LeJ has received money from several Persian Gulf countries including Saudi Arabia and the United Arab Emirates These countries funded LeJ and other Sunni militant groups primarily to counter the rising influence of Iran’s revolutionary Shiism.
Astonishingly, despite these admission, the US still works politically, financially, economically, and even militarily in tandem with these very same state-sponsors of rampant, global terrorism. In fact, Wall Street and Washington are among the chief architects and beneficiaries of this global terrorism.
Just as in Libya and Syria where the US and its Persian Gulf allies funded terrorist fronts in bids to overthrow each nation’s respective governments, this unholy alliance is working in Pakistan to create a militant front with which to menace political groups in Islamabad and reorder the country to reflect and serve their collective interests.
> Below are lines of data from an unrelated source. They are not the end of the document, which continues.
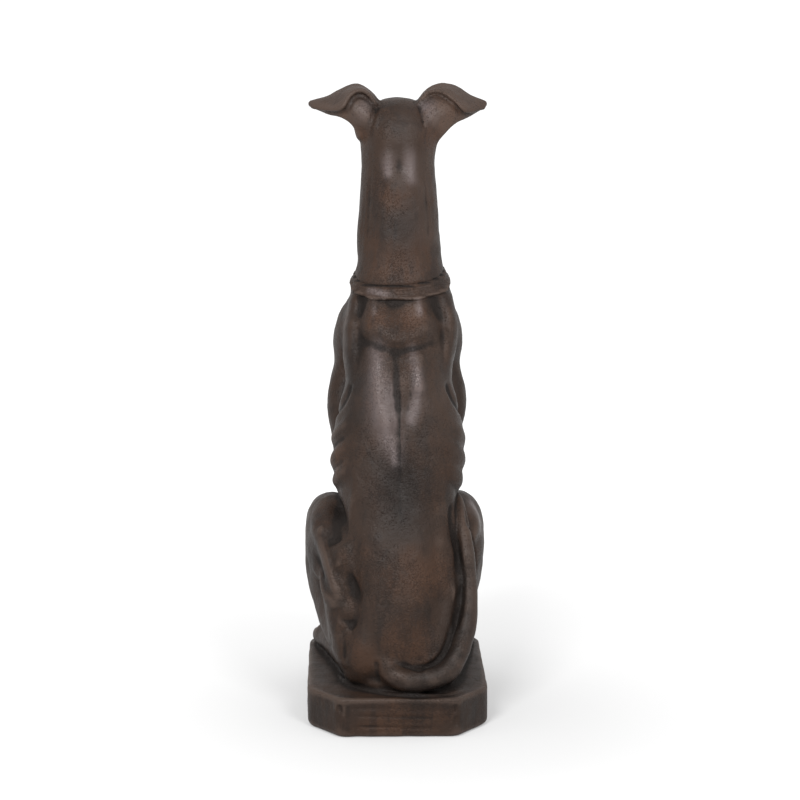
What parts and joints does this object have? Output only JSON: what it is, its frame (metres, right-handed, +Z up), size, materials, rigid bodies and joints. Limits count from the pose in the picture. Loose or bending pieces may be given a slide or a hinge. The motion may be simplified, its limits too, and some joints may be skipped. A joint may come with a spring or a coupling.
{
  "type": "garden dog statue",
  "caption": "Seated greyhound with outspread ears, a plain collar and a tail curled along its right thigh, cast as one with a low plinth whose corners are cut off.",
  "frame": {"origin": "middle of the plinth's flat underside", "axes": "+Z up, +Y the way the dog faces, +X to the dog's right, where its tail lies"},
  "size_m": [0.2274, 0.3886, 0.7668],
  "materials": {
    "cast_iron": "dark brown wax over iron, with rust-brown wear on the raised parts"
  },
  "bodies": {
    "root": {"greyhound_statue": "cast_iron"}
  },
  "joints": []
}
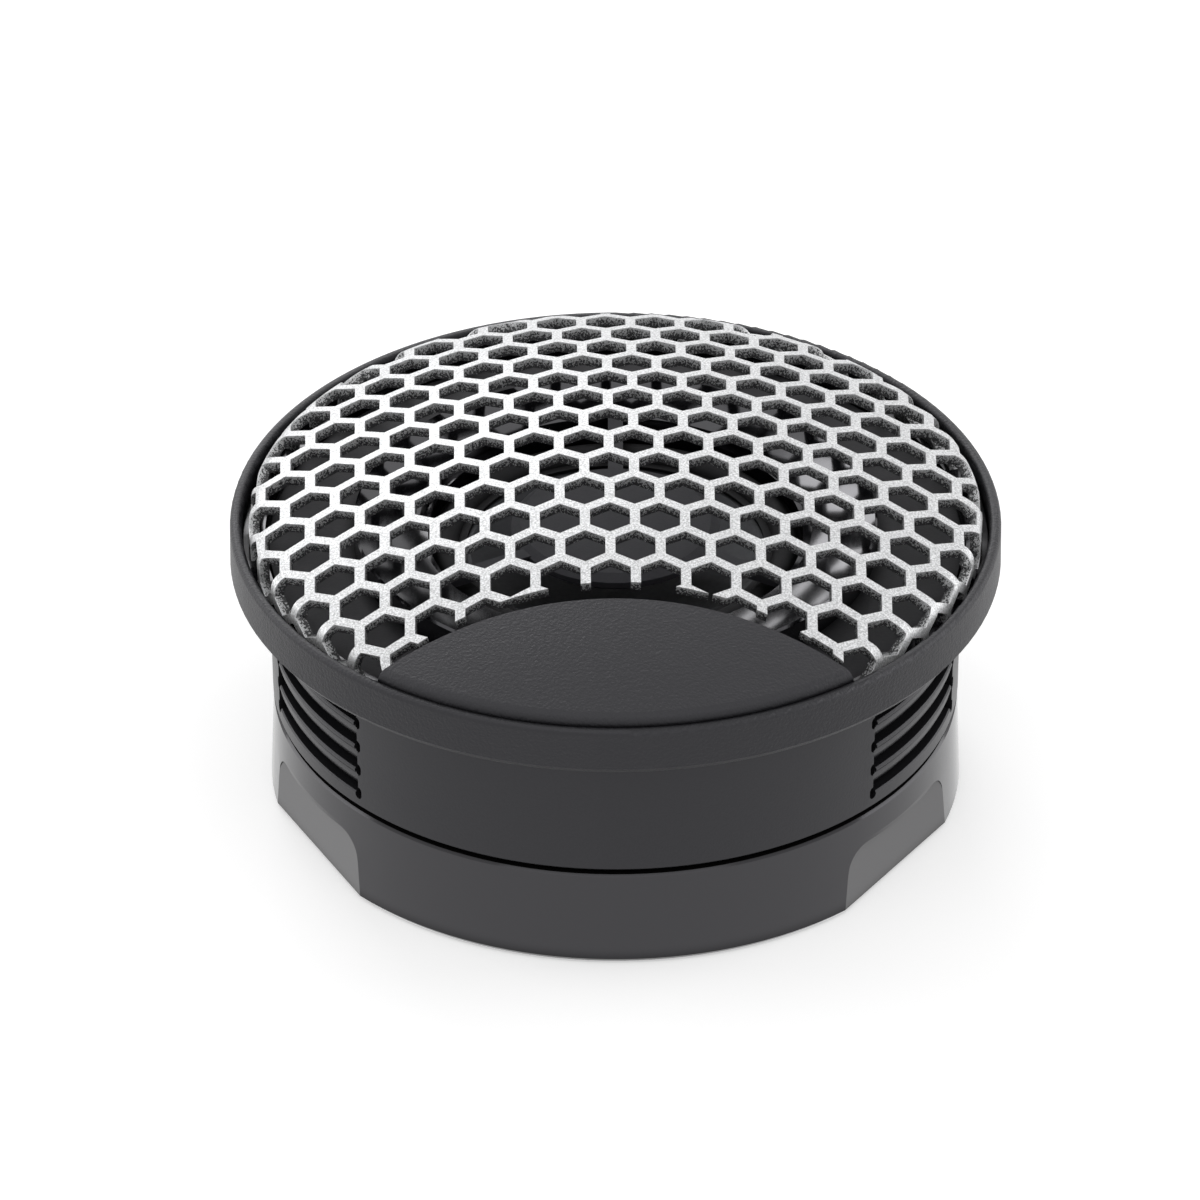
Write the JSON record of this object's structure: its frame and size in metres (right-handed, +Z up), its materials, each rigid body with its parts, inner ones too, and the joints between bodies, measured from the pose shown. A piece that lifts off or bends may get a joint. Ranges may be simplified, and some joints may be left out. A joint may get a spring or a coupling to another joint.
{
  "type": "surface-mount car tweeter",
  "caption": "Surface-mount car tweeter: domed honeycomb grille and crescent nameplate on a finger-grip housing that turns in a low mounting base.",
  "frame": {"origin": "centre of the base's underside, on the speaker's axis", "axes": "+Z up the speaker's axis out of the grille, -Y toward the nameplate, +X to the right as seen from the nameplate's side"},
  "size_m": [0.051, 0.051, 0.0252],
  "materials": {
    "base_plastic": "satin",
    "housing_plastic": "fine grained",
    "bezel_plastic": "fine grained",
    "silver_paint": "satin metallic",
    "gloss_black": "gloss",
    "inner_plastic": "matt",
    "disc_plastic": "matt",
    "surround_rubber": "matt",
    "dome_metal": "dark anodised",
    "former_foil": "bright",
    "copper_wire": "enamelled",
    "yoke_steel": "zinc plated",
    "magnet_nickel": "nickel plated",
    "felt": "soft",
    "foam": "open foam",
    "pad_foam": "self-adhesive foam",
    "soft_rubber": "matt",
    "brass_parts": "bright",
    "lead_cover": "satin",
    "board": "satin",
    "screw_steel": "zinc plated"
  },
  "bodies": {
    "base": {"base_mount": "base_plastic", "adhesive_pad": "pad_foam", "cord_grommet": "soft_rubber"},
    "speaker": {"body_housing": "housing_plastic", "housing_gasket": "foam", "front_bezel": "bezel_plastic", "grille": "silver_paint", "grille_seal": "gloss_black", "baffle_plate": "inner_plastic", "horn_ring": "gloss_black", "phase_disc": "disc_plastic", "surround": "surround_rubber", "yoke_cup": "yoke_steel", "magnet": "magnet_nickel", "pole_plate": "yoke_steel", "damping_felt": "felt", "diaphragm_frame": "inner_plastic", "chamber_foam": "foam", "frame_rivets": "brass_parts", "tinsel_leads": "copper_wire", "lead_wires": "lead_cover", "terminal_board": "board", "solder_lugs": "brass_parts", "board_screws": "screw_steel", "housing_screws": "screw_steel"},
    "diaphragm": {"inverted_dome": "dome_metal", "coil_former": "former_foil", "voice_coil": "copper_wire"}
  },
  "joints": [
    {"name": "housing_turn", "type": "hinge", "parent": "base", "child": "speaker", "pos_m": [0, 0, 0.00725], "axis": [0, 0, 1], "range_deg": [-33, 27]},
    {"name": "diaphragm_travel", "type": "slide", "parent": "speaker", "child": "diaphragm", "axis": [0, 0, 1], "range_m": [-0.0003, 0.0003], "stiffness_N_per_m": 1000, "deforming": ["surround", "tinsel_leads"]}
  ]
}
And just as in Syria now, where the US feigns to be locked in battle with terrorists of their own creation, the fact that the US is funding their own enemy billions of dollars while allegedly fighting them in Afghanistan creates a perpetual conflict justifying their continued intervention in the region – overtly and covertly.
When a terrorist attack is carried out in Pakistan by the “Taliban,” it must then be looked at through this lens of global geopolitical reality. Attempts by the Western media to reduce this recent attack to mere “extremism,” preying on global audiences emotionally, provides impunity for the state-sponsors of the Taliban – those funding, arming, and directing their operations across the region, and then benefiting from their horrific consequences.
It appears, just as in Libya, Syria, and Iraq, the West and its allies are waging a proxy war in Pakistan as well. Attempts to exploit the tragedy in Peshawar compound this insidious agenda. Those across Pakistan’s political landscape must understand that their is no line these foreign interests are unwilling to cross in achieving their agenda – be it a line crossed at a perceived ally’s expense, or a perceived enemy’s expense.